My heart is pulling me, tugging me in ways I don’t understand. I’m 23 years old and am finally feeling like a woman, coming into this role. Standing up for myself, standing in who I am and not budging. Living my life for me, eradicating the old negative patterns of insecurities. Am doing a damn good job and sometimes forget to remind myself so.
I’m going through many changes right now, have been putting my body through many energetic shifts that I find I am finally releasing, letting go. Not trying to hold on or to control things. Realizing that we are all one, and love is imperative. Compassion, honesty, diligence. The path ahead is long, is hard, is winding. But that same path is beautiful, is one with much laughter, much love, much growth. Many realizations.

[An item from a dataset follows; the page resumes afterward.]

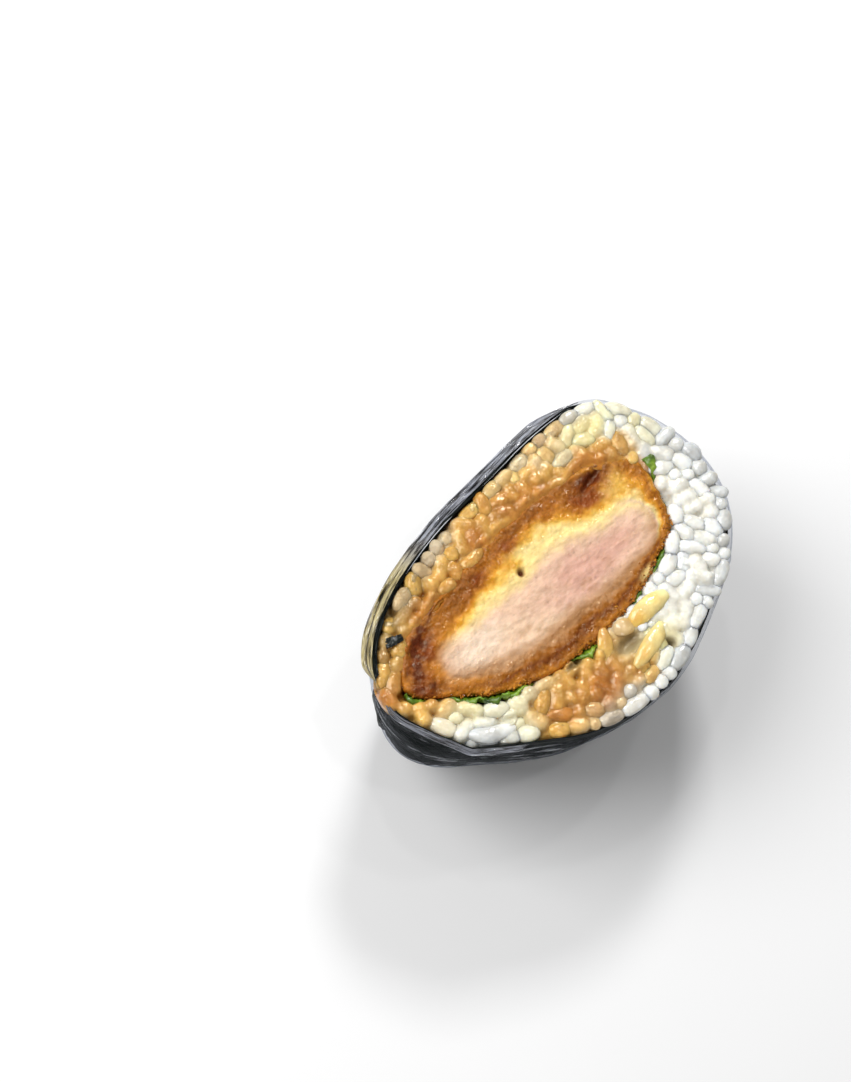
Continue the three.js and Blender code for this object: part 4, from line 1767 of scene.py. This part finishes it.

I’ve been recently asked to define what spiritual quality I would like to exude to others. What vibe, what message is my aura, my body language, my being, my ‘self’ showing the world. The world around me, the beings who cross my path, the ones I communicate with whether it be verbally, energetically, anything really.
I was given examples of love, of peace, of empowerment. While all those are powerful aspirations, I’ve come up with inspiration. For me inspiration encompasses love, peace, empowerment and much more. My goal is to be an inspiration for all. I’m on my path, on my journey and finding my way. I truly jumped on about 3 months ago and my experiences have been beautiful. The lessons learned are many and continue to come on a daily basis. I realize how much there is to learn, to do, to experience on this Earthwalk, on this journey.
I wish to inspire others to be themselves. Their true selves. Really not caring what others think.
Dancing in the front row at concerts, laughing out loud, saying the quirky things that are on your mind, finding a deep rooted belief in your being and owning it.
I am setting the intent to inspire my‘self’ to be an inspiration to others. To show the world that we can have it all. That we can function on this planet, be inexplicably happy, while still facing reality.
This week I went through something that was very hard but through the work I’ve done on myself, the understandings I’ve come to, the people I’ve surrounded myself with I was able to work through it and get out of it rather quickly. I’m so proud of who I am, I truly love myself and my wish is for everyone to feel this deep rooted love for their very being.
I am love. I am peace. I am a sense of empowerment. I am woman. I am light. I am an inspiration. What are you?